The school districts added that ruling in Horne’s favor would be a burden on public school officials, who would effectively be forced to answer to both the State Board of Education and the superintendent’s office on their teaching methods for ELL students. They asked the judge to dismiss the case and remand Horne back to debating the validity of dual language instruction with the State Board of Education, of which he is a member. 

Nick told the Mirror that the State Board of Education forced Horne’s hand by informing him that it would not take up a position on the matter until a court decision came down.

In the brief, the school districts argue that Horne’s interpretation of Prop. 203 is flawed. While the superintendent has asserted repeatedly that the initiative mandates English-only instruction, the school districts note that messaging around Prop. 203 sold the idea to Arizona voters as education which mostly involves English, not completely. And, in the end, it’s the understanding of everyday voters that counts. 

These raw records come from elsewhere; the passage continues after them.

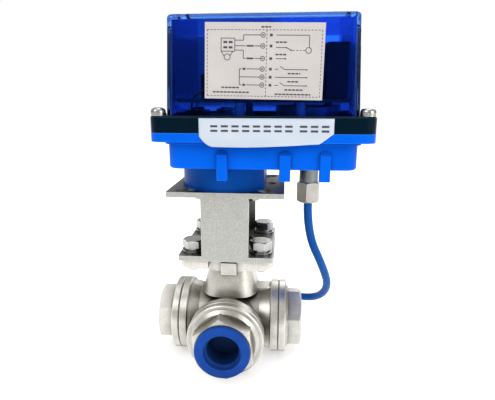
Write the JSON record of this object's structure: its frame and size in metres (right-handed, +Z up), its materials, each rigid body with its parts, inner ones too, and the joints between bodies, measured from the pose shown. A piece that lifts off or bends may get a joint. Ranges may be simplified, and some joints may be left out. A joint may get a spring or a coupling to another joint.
{
  "type": "motorized three-way ball valve",
  "caption": "Small electric actuator with a translucent cover, bracketed to a T-bored ball valve with threaded ports and a trailing supply cable.",
  "frame": {"origin": "middle of the footprint of the valve and actuator, cable left out, on the surface they stand on", "axes": "+Z up along the stem, +X along the straight flow path towards the gland side, -Y out of the branch port"},
  "size_m": [0.1094, 0.1218, 0.179],
  "materials": {
    "cast_stainless": "bead-blasted investment casting",
    "sheet_stainless": "rolled stainless sheet, fine grain",
    "turned_stainless": "turned",
    "bright_fasteners": "bright plated",
    "white_ptfe": "waxy",
    "blue_polyethylene": "satin moulding",
    "azure_plastic": "satin moulding",
    "clear_blue_cover": "translucent polycarbonate",
    "black_plastic": "satin moulding",
    "black_rubber": "matt",
    "printed_paper": "printed film",
    "bronze": "sintered",
    "gear_steel": "ground",
    "gear_nylon": "moulded",
    "brass": "hobbed",
    "zinc_can": "plated can",
    "nickel_plate": "satin nickel",
    "blue_pvc": "smooth sheath",
    "white_nylon": "moulded",
    "core_insulation": "five colours",
    "green_board": "solder mask",
    "green_terminals": "moulded",
    "dark_components": "moulded"
  },
  "bodies": {
    "housing": {"actuator_base": "azure_plastic", "actuator_cover": "clear_blue_cover", "ball_seats": "white_ptfe", "board_parts": "dark_components", "board_posts": "white_nylon", "board_screws": "bright_fasteners", "bracket_screws": "bright_fasteners", "cable_coil": "blue_pvc", "cable_cores": "core_insulation", "cable_lead": "blue_pvc", "cable_tie": "white_nylon", "cap_gaskets": "white_ptfe", "capacitor": "dark_components", "circuit_board": "green_board", "cover_frame": "black_plastic", "cover_gasket": "black_rubber", "cover_screws": "bright_fasteners", "front_end_cap": "cast_stainless", "gear_motor": "zinc_can", "gear_plate": "gear_steel", "gland_body": "nickel_plate", "gland_locknut": "nickel_plate", "gland_nut": "nickel_plate", "gland_seal": "black_rubber", "idler_axle": "gear_steel", "inner_lead": "blue_pvc", "left_end_cap": "cast_stainless", "limit_switches": "black_plastic", "mounting_bracket": "sheet_stainless", "note_sticker": "printed_paper", "packing_gland": "turned_stainless", "pad_bolts": "bright_fasteners", "pad_washers": "bright_fasteners", "plate_pillars": "gear_steel", "plate_screws": "bright_fasteners", "right_end_cap": "cast_stainless", "shaft_bushes": "bronze", "shaft_seal": "black_rubber", "stem_packing": "white_ptfe", "terminal_block": "green_terminals", "thrust_washer": "white_ptfe", "valve_body": "cast_stainless", "wiring_label": "printed_paper"},
    "drive": {"valve_ball": "turned_stainless", "valve_stem": "turned_stainless", "disc_springs": "turned_stainless", "stem_nut": "turned_stainless", "drive_coupling": "turned_stainless", "coupling_screw": "bright_fasteners", "output_shaft": "gear_steel", "output_gear": "gear_nylon", "shut_cam": "gear_nylon", "open_cam": "gear_nylon", "shaft_clip": "bright_fasteners"},
    "idler": {"idler_gear": "gear_nylon"},
    "motor_rotor": {"motor_pinion": "brass", "motor_shaft": "gear_steel"},
    "port_plug": {"front_port_plug": "blue_polyethylene"},
    "shut_switch_plunger": {"shut_plunger": "white_nylon"},
    "open_switch_plunger": {"open_plunger": "white_nylon"}
  },
  "joints": [
    {"name": "output_turn", "type": "hinge", "parent": "housing", "child": "drive", "pos_m": [-0.01465, 0.0023, 0.0802], "axis": [0, 0, 1], "range_deg": [0, 90]},
    {"name": "idler_turn", "type": "hinge", "parent": "housing", "child": "idler", "pos_m": [0.00615, 0.0023, 0.1182], "axis": [0, 0, 1], "range_deg": [-300, 0]},
    {"name": "motor_turn", "type": "hinge", "parent": "housing", "child": "motor_rotor", "pos_m": [0.02535, 0.0023, 0.1202], "axis": [0, 0, 1], "range_deg": [0, 900]},
    {"name": "plug_pull", "type": "slide", "parent": "housing", "child": "port_plug", "axis": [0, -1, 0], "range_m": [0, 0.025]},
    {"name": "shut_press", "type": "slide", "parent": "housing", "child": "shut_switch_plunger", "axis": [-1, 0, 0], "range_m": [0, 0.0008], "stiffness_N_per_m": 150},
    {"name": "open_press", "type": "slide", "parent": "housing", "child": "open_switch_plunger", "axis": [-1, 0, 0], "range_m": [0, 0.0008], "stiffness_N_per_m": 150}
  ],
  "couplings": [
    {"joint": "idler_turn", "follows": "output_turn", "ratio": -3.3333},
    {"joint": "motor_turn", "follows": "output_turn", "ratio": 10}
  ]
}
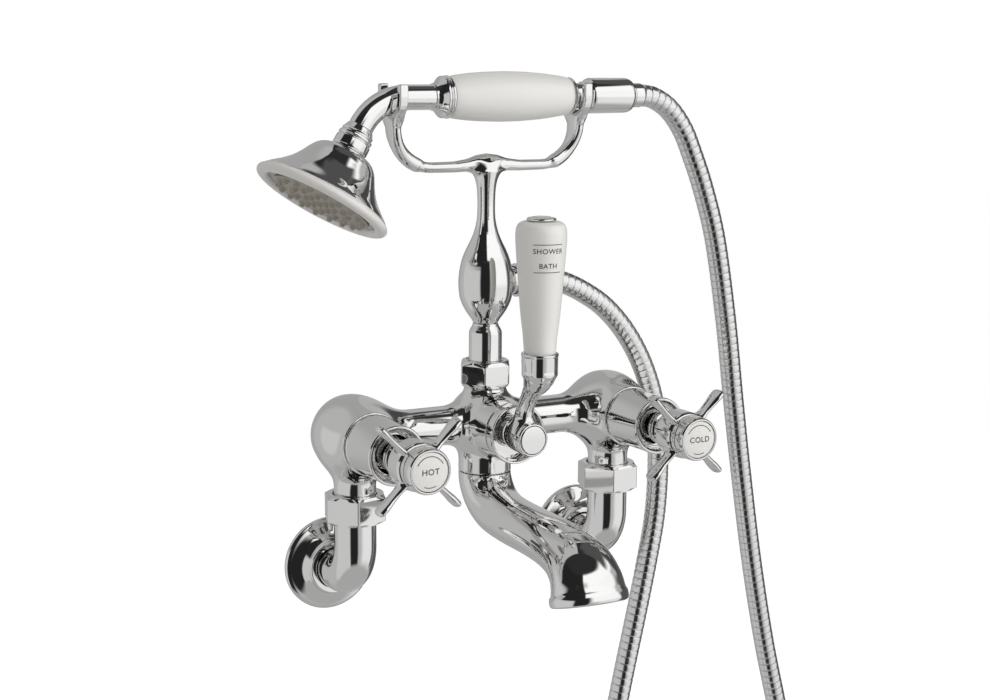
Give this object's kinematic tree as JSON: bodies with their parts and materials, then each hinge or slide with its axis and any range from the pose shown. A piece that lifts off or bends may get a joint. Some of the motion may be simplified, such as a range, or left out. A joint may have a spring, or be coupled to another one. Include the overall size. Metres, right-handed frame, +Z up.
{
  "type": "wall mounted bath faucet",
  "caption": "Wall mounted bath mixer with cross handles, diverter lever, curved spout and a hand shower lying in a forked cradle above it.",
  "frame": {"origin": "on the wall's surface, midway between the centres of the two wall flanges", "axes": "+X along the crossbar from the hot valve towards the cold valve, +Y into the wall, +Z up"},
  "size_m": [0.4019, 0.2114, 0.6243],
  "materials": {
    "chrome": "mirror-bright chrome plate on brass",
    "hose": "bright metal strip wound into ribs",
    "porcelain": "smooth off-white glaze",
    "rim": "smooth off-white ring",
    "brass": "turned, unpolished",
    "fibre": "red-brown fibre washer",
    "rubber": "black, matte",
    "ceramic": "lapped valve disc",
    "silicone": "soft grey-beige nozzles",
    "steel": "plain machined steel",
    "plate": "silver-grey moulded plate"
  },
  "bodies": {
    "mixer": {"cold_bonnet": "chrome", "cold_cartridge": "chrome", "cold_fixed_disc": "ceramic", "cold_inlet_washer": "fibre", "cold_seat_seal": "rubber", "cold_union_nut": "chrome", "cold_wall_elbow": "chrome", "cold_wall_flange": "chrome", "cradle": "chrome", "diverter_bonnet": "chrome", "diverter_cartridge": "chrome", "hose_nipple": "chrome", "hot_bonnet": "chrome", "hot_cartridge": "chrome", "hot_fixed_disc": "ceramic", "hot_inlet_washer": "fibre", "hot_seat_seal": "rubber", "hot_union_nut": "chrome", "hot_wall_elbow": "chrome", "hot_wall_flange": "chrome", "lower_hose_nut": "chrome", "lower_hose_washer": "rubber", "mixer_body": "chrome", "riser_nut": "chrome", "riser_pipe": "chrome", "riser_washer": "fibre", "shower_hose": "hose", "spout": "chrome", "spout_seal": "rubber"},
    "hot_valve": {"hot_moving_disc": "ceramic", "hot_spindle": "brass", "hot_handle": "chrome", "hot_handle_screw": "steel", "hot_index_bezel": "chrome", "hot_index_disc": "porcelain"},
    "cold_valve": {"cold_moving_disc": "ceramic", "cold_spindle": "brass", "cold_handle": "chrome", "cold_handle_screw": "steel", "cold_index_bezel": "chrome", "cold_index_disc": "porcelain"},
    "diverter_lever": {"diverter_rotor": "brass", "lever_arm": "chrome", "lever_screw": "steel", "lever_cap": "chrome", "lever_stud": "steel", "lever_grip": "porcelain", "lever_button": "chrome"},
    "hand_shower": {"handset_neck": "chrome", "front_collar": "chrome", "handset_barrel": "porcelain", "rear_collar": "chrome", "upper_hose_washer": "rubber", "hose_cone_nut": "chrome", "hose_ferrule": "chrome", "rose_collar": "chrome", "rose_bell": "chrome", "rose_rim": "rim", "spray_plate": "plate", "nozzle_mat": "silicone"}
  },
  "joints": [
    {"name": "hot_handle_turn", "type": "hinge", "parent": "mixer", "child": "hot_valve", "pos_m": [-0.09, -0.073, 0.09], "axis": [0, -1, 0], "range_deg": [0, 90]},
    {"name": "cold_handle_turn", "type": "hinge", "parent": "mixer", "child": "cold_valve", "pos_m": [0.09, -0.073, 0.09], "axis": [0, 1, 0], "range_deg": [0, 90]},
    {"name": "diverter_turn", "type": "hinge", "parent": "mixer", "child": "diverter_lever", "pos_m": [0, -0.073, 0.09], "axis": [0, -1, 0], "range_deg": [-45, 45]},
    {"name": "hand_shower_lift", "type": "slide", "parent": "mixer", "child": "hand_shower", "axis": [0, 0, 1], "range_m": [0, 0.06]}
  ]
}
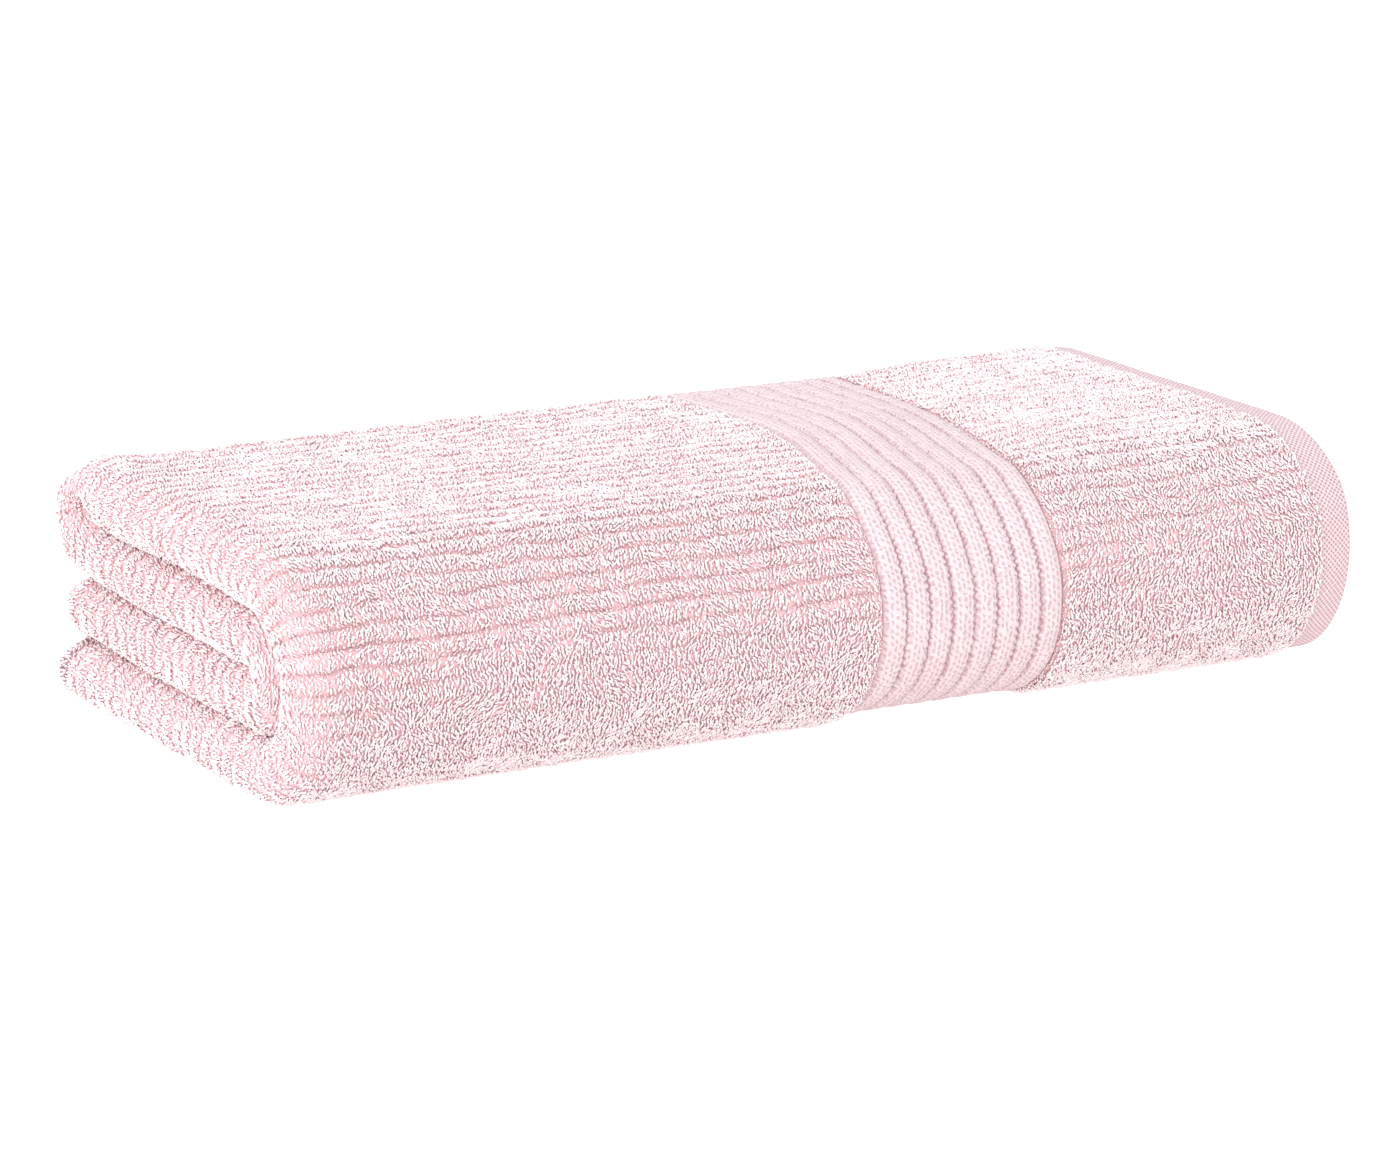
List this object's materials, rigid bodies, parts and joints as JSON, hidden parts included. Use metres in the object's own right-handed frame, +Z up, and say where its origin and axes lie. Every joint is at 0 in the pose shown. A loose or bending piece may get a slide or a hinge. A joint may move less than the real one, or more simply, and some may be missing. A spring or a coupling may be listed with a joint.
{
  "type": "bath towel",
  "caption": "Plush ribbed terry bath towel with woven dobby borders and hems, folded into a soft oblong pack.",
  "frame": {"origin": "centre of the underside of the folded pack, on the surface that it lies on", "axes": "+X along the pack towards the outer end hem and the border, +Y towards the back, where the free side edges are, +Z up through the folded layers"},
  "size_m": [0.3794, 0.187, 0.0796],
  "materials": {
    "terry": "soft looped pile",
    "border": "flat dobby weave",
    "hem": "plain weave",
    "thread": "sewing thread",
    "label": "woven tape"
  },
  "bodies": {
    "root": {"terry_field": "terry", "header_terry_outer": "terry", "header_terry_inner": "terry", "dobby_border_outer": "border", "dobby_border_inner": "border", "end_hem_outer": "hem", "end_hem_inner": "hem", "side_hem_upper": "hem", "side_hem_lower": "hem", "end_hem_thread_outer": "thread", "end_hem_thread_inner": "thread", "side_hem_thread_upper": "thread", "side_hem_thread_lower": "thread", "care_label": "label"}
  },
  "joints": []
}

“In 2000, voters were informed that Proposition 203 was based on the finding and declaration that ‘young immigrant children can easily acquire full fluency in a new language, such as English, if they are heavily exposed to that language,” explained Haws. “‘Heavily’ means ‘to a great degree,’ but — to the Superintendent’s chagrin — it does not mean exclusively.” 

State law supports that interpretation, Haws added. The legal definition of Sheltered English Immersion — the teaching method which Horne advocates for instead of dual-language instruction and which is demanded by Prop. 203 — describes it as a language acquisition process in which “nearly” all classroom instruction is in English. The definition also notes that teachers may use the child’s native language when necessary, although it also mandates all subject matter be taught in English.

The school districts further argue the 2019 law that led to the adoption of dual language instruction isn’t in violation of the Voter Protection Act because it clearly advances the core intent of Prop. 203: increasing English literacy among non-proficient students.